3. Who can be authorised to provide crypto financial services under GEN 7.2?

GEN 7.2 authorises crypto services only for DIFC-incorporated body corporates. Branches may be authorised only if they meet strict carve-out conditions, such as head office licensing in a recognised jurisdiction, sufficient capital, and insurance coverage. Certain activities like ATS, custody, or principal market-making are usually not allowed for branches.

4. What is the role of GEN 3A in crypto token recognition?

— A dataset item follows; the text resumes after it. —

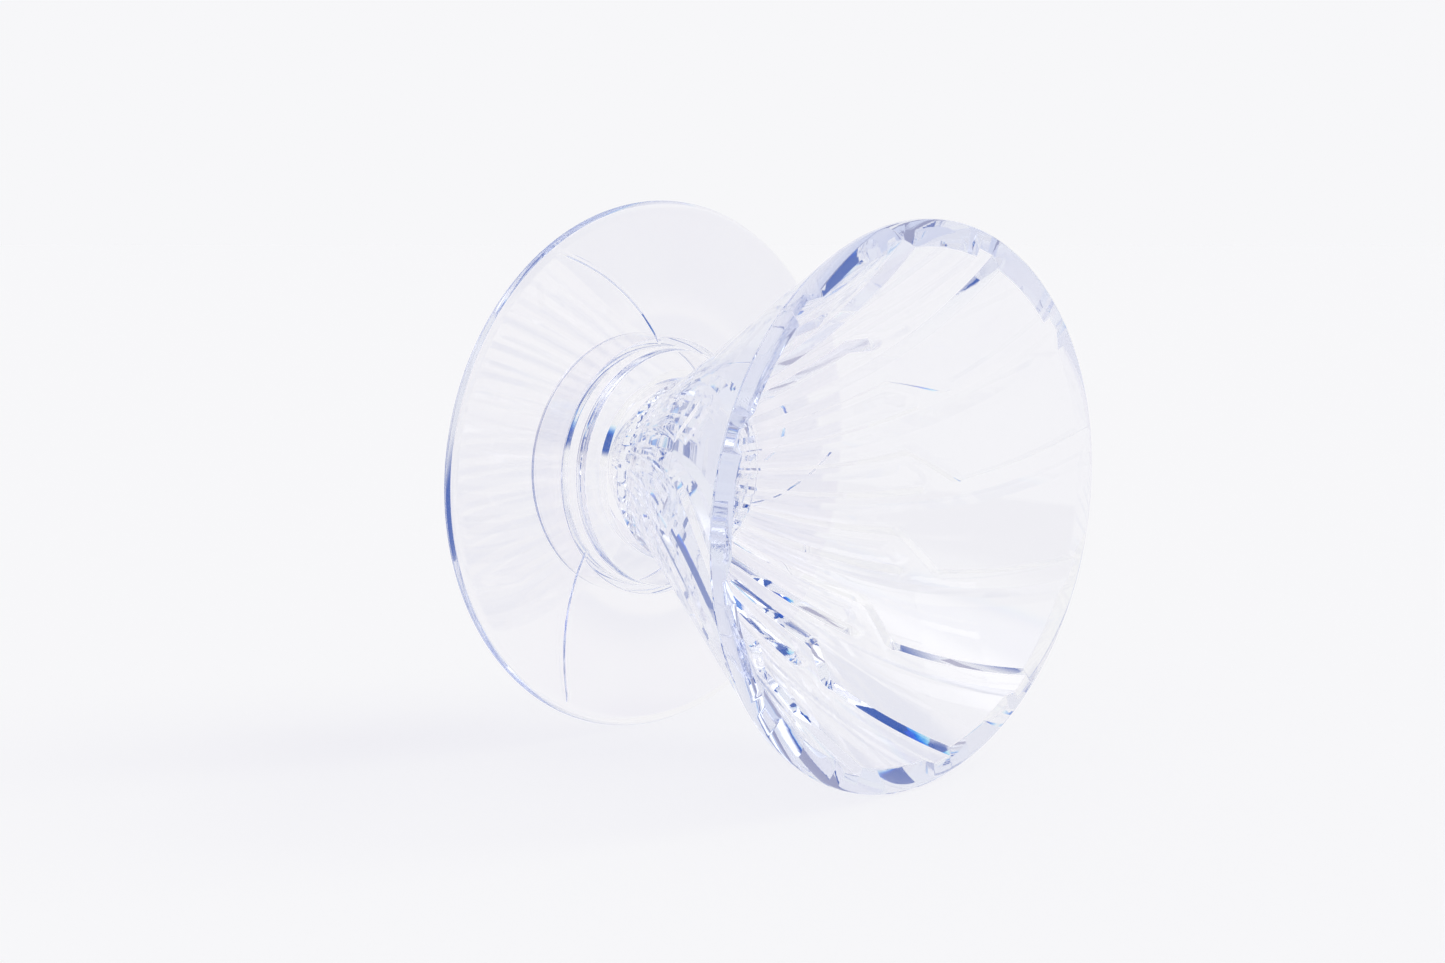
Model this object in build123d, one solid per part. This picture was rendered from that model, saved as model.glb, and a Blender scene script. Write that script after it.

GEN 3A governs how crypto tokens are recognised by the DFSA. Only Recognised Crypto Tokens may be used in regulated business. Tokens may be refused or revoked for security issues, AML concerns, or inadequate reserves. Firms must implement a token-admission policy covering onboarding, forks/airdrops, and delisting procedures.

5. What are common pitfalls in DFSA crypto applications?

 Key pitfalls include:

  1. Treating AFN as a checklist rather than proving operational readiness
  2. Assuming branch authorisation is sufficient for crypto activities
  3. Overlooking token recognition requirements under GEN 3A
  4. Under-budgeting compliance, surveillance, analytics, and insurance
  5. Applying for Retail Endorsement without proper retail systems and controls

6. What should a Regulatory Business Plan (RBP) include for crypto applications?

 The RBP should outline:

  • Business model and permissions mapping
  • Token universe and recognition status
  • Client-asset controls, including wallet segregation and reconciliations
  • Market integrity measures, like surveillance and incident reporting
  • Operational resilience plans, such as backup systems and third-party oversight
  • Retail vs professional client pathways, if applicable

7. How should DFSA forms and documents be submitted?

All submissions must be in English or certified translation. Respond fully to each AFN heading, provide required hard/soft copies, and cross-reference GEN 7.2 and GEN 3A as needed. Expect DFSA queries during assessment and pay fees per the FER module.